---------- PROVIDED DATA

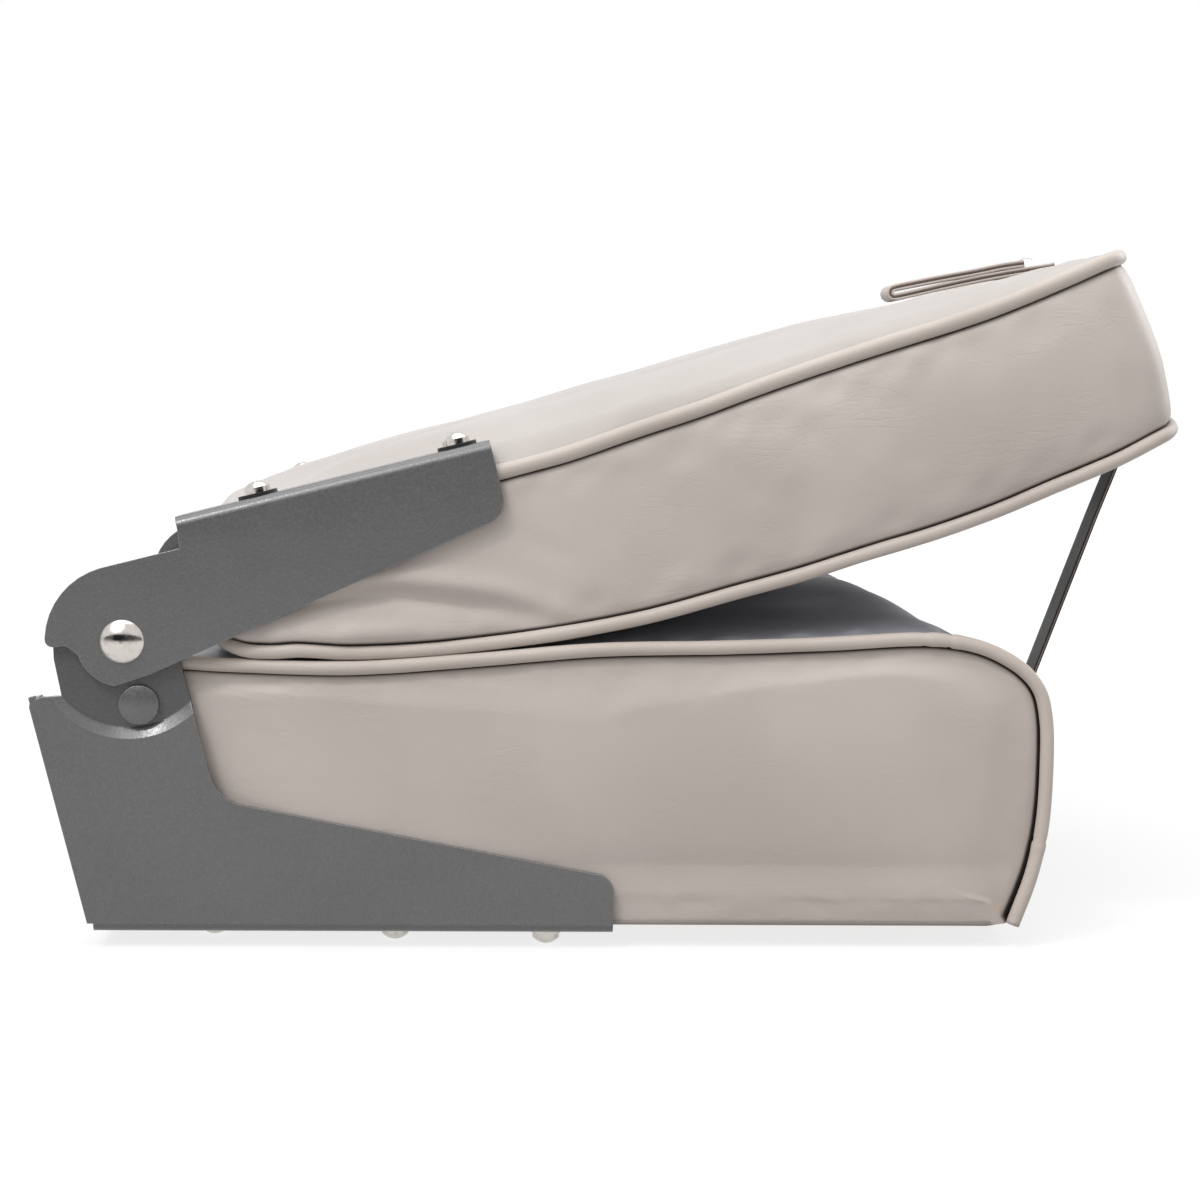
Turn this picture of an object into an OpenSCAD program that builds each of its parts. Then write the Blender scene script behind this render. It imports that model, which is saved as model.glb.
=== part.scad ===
// Folding fishing boat seat, drawn with its backrest folded down on the seat cushion.
// +X is the front of the seat, +Y its left side and +Z is up. The origin is the centre of
// the pedestal bolt pattern, on the underside of the plywood base board.

/* [Seat cushion] */
// Length of the seat cushion, rear edge to front piping
seat_len = 432; // [400:1:470]
// Height of the seat cushion from its hem to the highest piping
seat_h = 136; // [120:1:150]
// Width over the two hinge brackets
seat_w = 430; // [390:1:480]
// Bolt pattern centre to the rear edge of the seat cushion
bolt_to_rear = 224; // [200:1:240]
// How far the seat cushion crowns at mid-width
seat_crown = 18; // [8:0.5:20]
// How much wider each side gets in front of the hinge ears
seat_flare = 5; // [2:0.5:6]
// How far the seat's side panels bulge
seat_bulge = 4; // [0:0.5:5]

/* [Backrest cushion] */
// Length of the backrest cushion
back_len = 480; // [460:1:520]
// Reference thickness of the backrest cushion
back_t = 100; // [90:1:104]
// Pivot to the backrest's lower end
back_start = 40; // [38:0.5:46]
// How far the back panel crowns
back_crown = 24; // [12:0.5:26]
// How far the front panel crowns
front_crown = 4; // [0:0.5:6]
// How far the backrest's boxing bulges
back_bulge = 6; // [0:0.5:7]
// How far the backrest's top end leans back from the press stud to the back piping
back_lean = 7; // [4:0.5:8]

/* [Upholstery] */
// Thickness of the vinyl and its backing
vinyl_t = 1.3; // [0.8:0.1:1.6]
// Radius of the piping
pipe_r = 3.1; // [2.5:0.1:3.4]
// How far the piping stands above the panels
pipe_proud = 2; // [1.6:0.1:2.4]
// Thickness of the hem under the board
hem_t = 1; // [0.6:0.1:1.4]
// Width of the hem under the board
hem_w = 26; // [18:1:34]

/* [Boards] */
// Thickness of the seat's plywood board
board_t = 12; // [9:0.5:15]
// Thickness of the backrest's plywood board
back_board_t = 9; // [8:0.5:12]
// Spacing of the pedestal bolts both ways
bolt_spacing = 127; // [100:0.5:180]
// Radius of the pedestal bolt holes
bolt_hole_r = 3.3; // [2.5:0.1:4]

/* [Hinge] */
// Pivot centre behind the bolt pattern centre
pivot_back = 215.3; // [205:0.1:220]
// Pivot centre over the underside of the board
pivot_h = 127; // [122:0.1:132]
// Slope of the folded backrest
fold_angle = 14.7; // [14.6:0.1:16]
// Thickness of the bracket and arm plates
plate_t = 3; // [2:0.1:3.2]
// Inside radius of the plate bends
bend_r = 2; // [1:0.1:3]
// Thickness of the nylon washer between arm and ear
slip_t = 0.5; // [0.4:0.05:1]
// Radius of the arm's round lobe about the pivot
lobe_r = 34; // [32.5:0.1:35]
// Length of the arm, pivot to its front edge
arm_len = 180; // [150:1:200]
// Height of the arm's top flange over the pivot line
arm_h = 48; // [47:0.1:54]
// Width of the arm's top flange
arm_flange = 29; // [26:0.5:40]
// Length of the lower bracket in front of the pivot
bracket_len = 221.5; // [190:0.5:240]
// Widest part of the lower bracket's bottom flange
bracket_flange = 44; // [42:0.5:60]
// Width of the lower bracket's rear flange
rear_flange = 20; // [12:0.5:30]
// Lean of the lower bracket's rear edge
rear_lean = 14.6; // [12:0.1:16]
// Radius of the pivot rivet's shank
pivot_r = 5; // [4:0.1:6]
// Radius of the pivot rivet's domed head
pivot_head_r = 9.6; // [8:0.1:12]
// Radius of the stop rivet's head
stop_head_r = 8.7; // [7:0.1:9]

/* [Screws] */
// Radius of the screw shanks
screw_r = 3; // [2.5:0.1:3.2]
// Radius of the screw heads
screw_head_r = 6.2; // [5:0.1:7]
// Height of the screw heads
screw_head_h = 5.4; // [3:0.1:6]
// Radius of the black washers on the arms
washer_r = 9; // [7:0.1:10]
// Thickness of the washers
washer_t = 1.6; // [1:0.1:2]

/* [Tie-down strap] */
// Width of the strap and of the pull tab
strap_w = 20; // [15:1:30]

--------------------

Your answer should be exactly the lines of the data above, from the first through the line containing "hem_w = 26; // [18:1:34]".

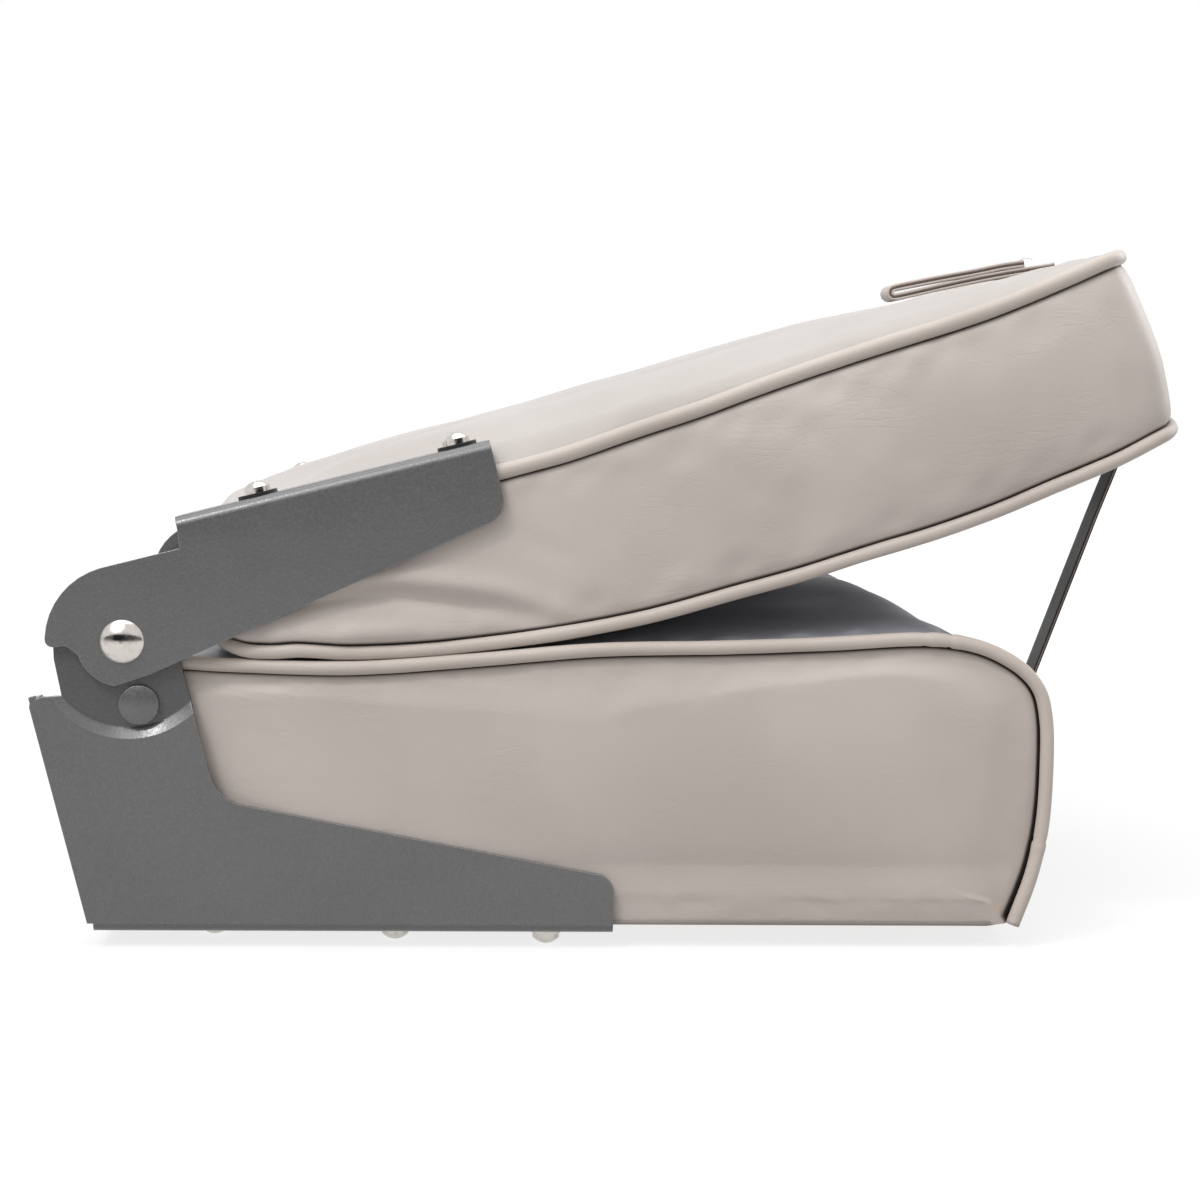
Turn this picture of an object into an OpenSCAD program that builds each of its parts. Then write the Blender scene script behind this render. It imports that model, which is saved as model.glb.
=== part.scad ===
// Folding fishing boat seat, drawn with its backrest folded down on the seat cushion.
// +X is the front of the seat, +Y its left side and +Z is up. The origin is the centre of
// the pedestal bolt pattern, on the underside of the plywood base board.

/* [Seat cushion] */
// Length of the seat cushion, rear edge to front piping
seat_len = 432; // [400:1:470]
// Height of the seat cushion from its hem to the highest piping
seat_h = 136; // [120:1:150]
// Width over the two hinge brackets
seat_w = 430; // [390:1:480]
// Bolt pattern centre to the rear edge of the seat cushion
bolt_to_rear = 224; // [200:1:240]
// How far the seat cushion crowns at mid-width
seat_crown = 18; // [8:0.5:20]
// How much wider each side gets in front of the hinge ears
seat_flare = 5; // [2:0.5:6]
// How far the seat's side panels bulge
seat_bulge = 4; // [0:0.5:5]

/* [Backrest cushion] */
// Length of the backrest cushion
back_len = 480; // [460:1:520]
// Reference thickness of the backrest cushion
back_t = 100; // [90:1:104]
// Pivot to the backrest's lower end
back_start = 40; // [38:0.5:46]
// How far the back panel crowns
back_crown = 24; // [12:0.5:26]
// How far the front panel crowns
front_crown = 4; // [0:0.5:6]
// How far the backrest's boxing bulges
back_bulge = 6; // [0:0.5:7]
// How far the backrest's top end leans back from the press stud to the back piping
back_lean = 7; // [4:0.5:8]

/* [Upholstery] */
// Thickness of the vinyl and its backing
vinyl_t = 1.3; // [0.8:0.1:1.6]
// Radius of the piping
pipe_r = 3.1; // [2.5:0.1:3.4]
// How far the piping stands above the panels
pipe_proud = 2; // [1.6:0.1:2.4]
// Thickness of the hem under the board
hem_t = 1; // [0.6:0.1:1.4]
// Width of the hem under the board
hem_w = 26; // [18:1:34]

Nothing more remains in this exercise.